### What to work on
Emit the entire listing verbatim.

## Start Dataset content

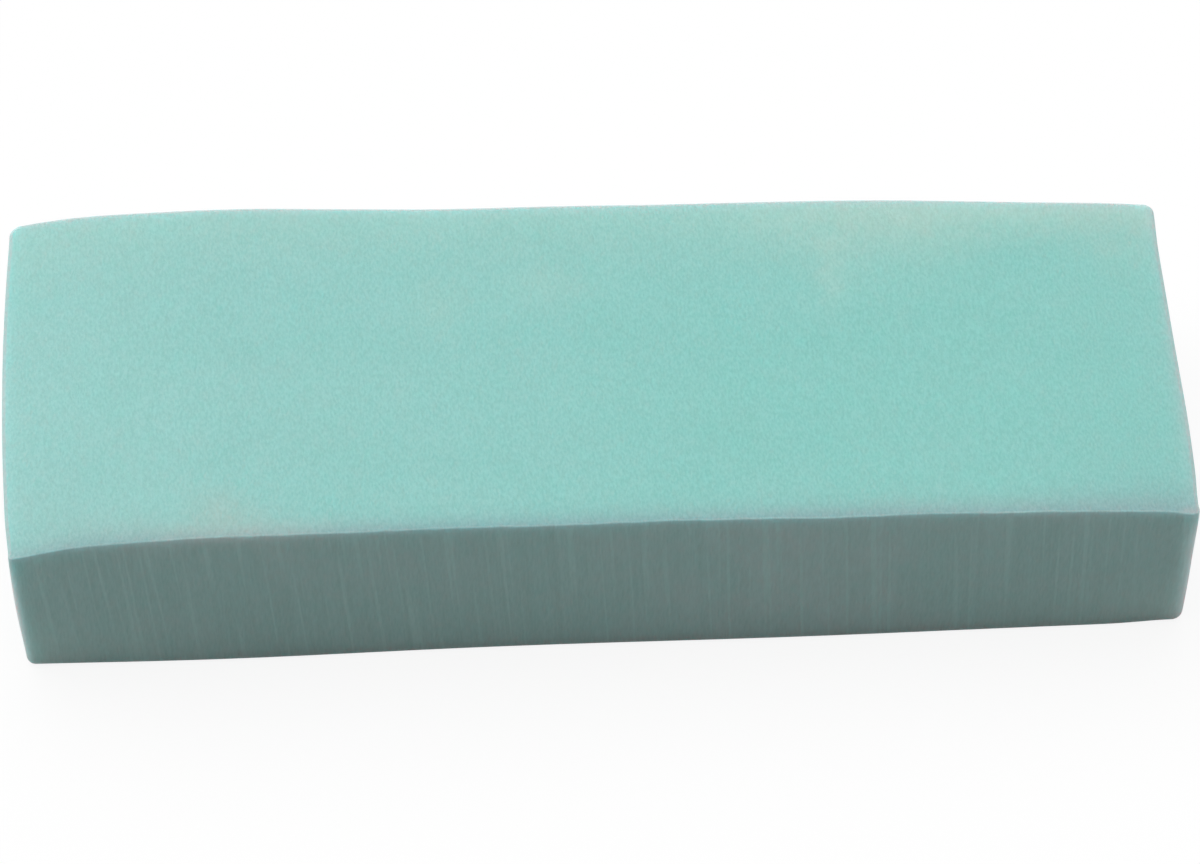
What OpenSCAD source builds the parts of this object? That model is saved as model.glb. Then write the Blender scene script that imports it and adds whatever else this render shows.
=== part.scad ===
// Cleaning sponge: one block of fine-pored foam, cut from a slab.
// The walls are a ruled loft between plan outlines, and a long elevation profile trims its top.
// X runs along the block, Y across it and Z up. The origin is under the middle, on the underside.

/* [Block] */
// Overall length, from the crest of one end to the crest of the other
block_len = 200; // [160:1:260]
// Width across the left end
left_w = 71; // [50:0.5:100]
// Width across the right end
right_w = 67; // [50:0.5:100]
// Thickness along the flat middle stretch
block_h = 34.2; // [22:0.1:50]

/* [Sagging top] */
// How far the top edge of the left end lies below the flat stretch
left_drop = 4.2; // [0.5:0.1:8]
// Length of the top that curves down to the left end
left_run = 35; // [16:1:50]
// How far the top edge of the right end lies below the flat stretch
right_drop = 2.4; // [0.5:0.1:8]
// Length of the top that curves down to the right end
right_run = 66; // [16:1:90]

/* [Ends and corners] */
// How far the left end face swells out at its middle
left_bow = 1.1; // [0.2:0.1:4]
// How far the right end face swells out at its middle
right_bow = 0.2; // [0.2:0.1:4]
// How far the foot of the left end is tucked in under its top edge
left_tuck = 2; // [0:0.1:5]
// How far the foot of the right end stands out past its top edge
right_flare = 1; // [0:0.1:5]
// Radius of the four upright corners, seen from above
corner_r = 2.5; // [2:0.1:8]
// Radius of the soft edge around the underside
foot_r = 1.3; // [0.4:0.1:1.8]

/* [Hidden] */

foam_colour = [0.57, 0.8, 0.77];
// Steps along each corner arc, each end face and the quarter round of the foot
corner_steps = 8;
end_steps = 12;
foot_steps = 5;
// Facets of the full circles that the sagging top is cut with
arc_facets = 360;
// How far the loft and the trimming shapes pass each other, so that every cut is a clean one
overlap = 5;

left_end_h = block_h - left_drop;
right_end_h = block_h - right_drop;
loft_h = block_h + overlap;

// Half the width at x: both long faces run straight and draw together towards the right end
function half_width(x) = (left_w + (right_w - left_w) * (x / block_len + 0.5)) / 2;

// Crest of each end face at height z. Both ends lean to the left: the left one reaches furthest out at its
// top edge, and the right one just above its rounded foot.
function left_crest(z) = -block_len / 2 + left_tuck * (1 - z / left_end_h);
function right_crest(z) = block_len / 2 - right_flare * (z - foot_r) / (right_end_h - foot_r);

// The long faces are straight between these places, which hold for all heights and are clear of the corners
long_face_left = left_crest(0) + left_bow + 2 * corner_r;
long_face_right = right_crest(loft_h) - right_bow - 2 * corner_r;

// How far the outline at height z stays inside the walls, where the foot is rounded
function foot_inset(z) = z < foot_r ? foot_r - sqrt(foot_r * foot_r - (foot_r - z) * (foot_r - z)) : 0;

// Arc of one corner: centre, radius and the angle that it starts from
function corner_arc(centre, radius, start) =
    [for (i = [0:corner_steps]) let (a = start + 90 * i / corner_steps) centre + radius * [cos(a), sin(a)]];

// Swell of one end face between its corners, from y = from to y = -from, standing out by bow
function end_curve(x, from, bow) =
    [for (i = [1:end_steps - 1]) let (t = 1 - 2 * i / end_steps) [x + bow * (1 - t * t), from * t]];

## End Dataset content

### Written response
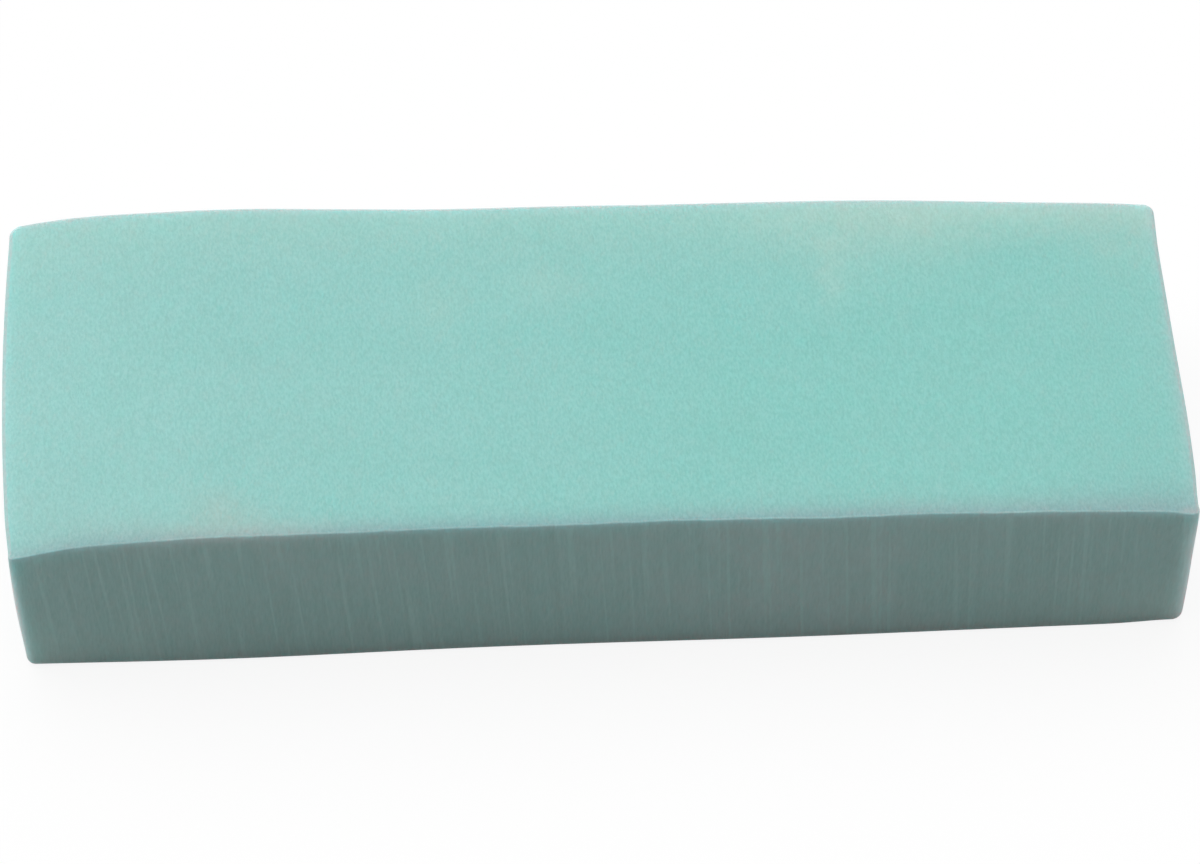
What OpenSCAD source builds the parts of this object? That model is saved as model.glb. Then write the Blender scene script that imports it and adds whatever else this render shows.
=== part.scad ===
// Cleaning sponge: one block of fine-pored foam, cut from a slab.
// The walls are a ruled loft between plan outlines, and a long elevation profile trims its top.
// X runs along the block, Y across it and Z up. The origin is under the middle, on the underside.

/* [Block] */
// Overall length, from the crest of one end to the crest of the other
block_len = 200; // [160:1:260]
// Width across the left end
left_w = 71; // [50:0.5:100]
// Width across the right end
right_w = 67; // [50:0.5:100]
// Thickness along the flat middle stretch
block_h = 34.2; // [22:0.1:50]

/* [Sagging top] */
// How far the top edge of the left end lies below the flat stretch
left_drop = 4.2; // [0.5:0.1:8]
// Length of the top that curves down to the left end
left_run = 35; // [16:1:50]
// How far the top edge of the right end lies below the flat stretch
right_drop = 2.4; // [0.5:0.1:8]
// Length of the top that curves down to the right end
right_run = 66; // [16:1:90]

/* [Ends and corners] */
// How far the left end face swells out at its middle
left_bow = 1.1; // [0.2:0.1:4]
// How far the right end face swells out at its middle
right_bow = 0.2; // [0.2:0.1:4]
// How far the foot of the left end is tucked in under its top edge
left_tuck = 2; // [0:0.1:5]
// How far the foot of the right end stands out past its top edge
right_flare = 1; // [0:0.1:5]
// Radius of the four upright corners, seen from above
corner_r = 2.5; // [2:0.1:8]
// Radius of the soft edge around the underside
foot_r = 1.3; // [0.4:0.1:1.8]

/* [Hidden] */

foam_colour = [0.57, 0.8, 0.77];
// Steps along each corner arc, each end face and the quarter round of the foot
corner_steps = 8;
end_steps = 12;
foot_steps = 5;
// Facets of the full circles that the sagging top is cut with
arc_facets = 360;
// How far the loft and the trimming shapes pass each other, so that every cut is a clean one
overlap = 5;

left_end_h = block_h - left_drop;
right_end_h = block_h - right_drop;
loft_h = block_h + overlap;

// Half the width at x: both long faces run straight and draw together towards the right end
function half_width(x) = (left_w + (right_w - left_w) * (x / block_len + 0.5)) / 2;

// Crest of each end face at height z. Both ends lean to the left: the left one reaches furthest out at its
// top edge, and the right one just above its rounded foot.
function left_crest(z) = -block_len / 2 + left_tuck * (1 - z / left_end_h);
function right_crest(z) = block_len / 2 - right_flare * (z - foot_r) / (right_end_h - foot_r);

// The long faces are straight between these places, which hold for all heights and are clear of the corners
long_face_left = left_crest(0) + left_bow + 2 * corner_r;
long_face_right = right_crest(loft_h) - right_bow - 2 * corner_r;

// How far the outline at height z stays inside the walls, where the foot is rounded
function foot_inset(z) = z < foot_r ? foot_r - sqrt(foot_r * foot_r - (foot_r - z) * (foot_r - z)) : 0;

// Arc of one corner: centre, radius and the angle that it starts from
function corner_arc(centre, radius, start) =
    [for (i = [0:corner_steps]) let (a = start + 90 * i / corner_steps) centre + radius * [cos(a), sin(a)]];

// Swell of one end face between its corners, from y = from to y = -from, standing out by bow
function end_curve(x, from, bow) =
    [for (i = [1:end_steps - 1]) let (t = 1 - 2 * i / end_steps) [x + bow * (1 - t * t), from * t]];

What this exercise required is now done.